Pourquoi en est-on arrivé là ? Mektoub répondent, narquois, certains des interlocuteurs de Omar. Pourquoi sommes-nous arrivés à nous exiler comme tant d’autres ? Surtout que, de plus en plus, on ressent vis-à-vis d’eux de l’arrogance qui respire l’appel à l’instinct de rejet de l’étranger.
Les migrants ont dépensé leurs plus belles années pour défendre et aider à construire la France d’aujourd’hui. Ils sont dépouillés du plus élémentaire droit de vote aux municipales tant promis par une gauche qui s’est reniée depuis, laissant le soin à une certaine droite reprendre démagogiquement cette question.
Certains pays européens moins illustres que la France l’ont pourtant réglée depuis des lustres ; pour certains, depuis les années soixante-dix, à un moment où les ressortissants de certains pays européens n’ont même plus besoin d’avoir un titre de séjour pour leur installation en France alors qu’eux continuent à subir souvent de plein fouet le chômage, l’habitat précaire et les échecs scolaires de leurs enfants, le tout avec uen avalanche de discours haineux devenus endémiques sur les chaines de TV …

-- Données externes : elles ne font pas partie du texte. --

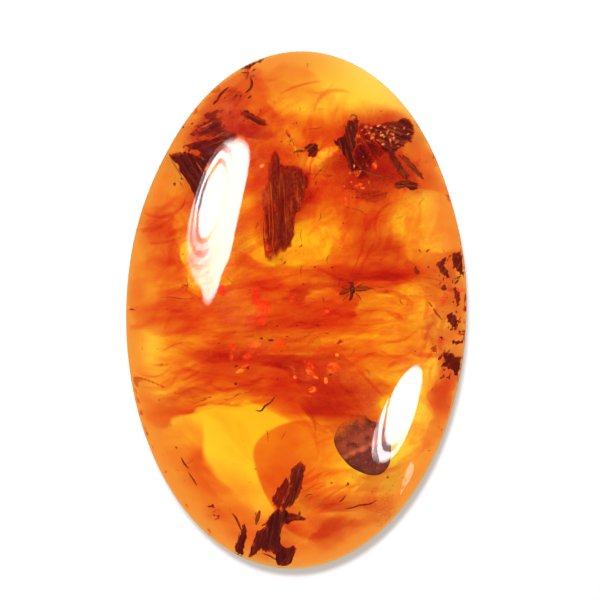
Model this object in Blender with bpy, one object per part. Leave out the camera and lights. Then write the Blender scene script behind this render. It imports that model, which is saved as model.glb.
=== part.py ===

Les migrants et leur progéniture née en France ont même été qualifiés de « racaille » ! Et, après de bons et loyaux services dans les colonies comme en Métropole, on a pu dire à leur endroit que « la France ne peut accueillir toute la misère du monde » – alors qu’elle y a contribué – et d’« invasion »… Chacun y va de ses bons mots à défaut d’apporter des remèdes sérieux et efficaces aux maux qui rongent les banlieues et les cités. Il est vrai que depuis longtemps déjà, les banlieues et les migrants sont devenus des thèmes récurrents dans le débat politique qui agite le microcosme de la classe politique française, droite et gauche confondues.
Ils sont en effet devenus une équation à multiples inconnues…sans réels moyens humains, financiers et techniques pour mettre en place une véritable politique à l’égard des citoyens de banlieues, de leur permettre d’exister, de s’exprimer sur leurs conditions et de se sortir de leur galère : logement, emploi, scolarité…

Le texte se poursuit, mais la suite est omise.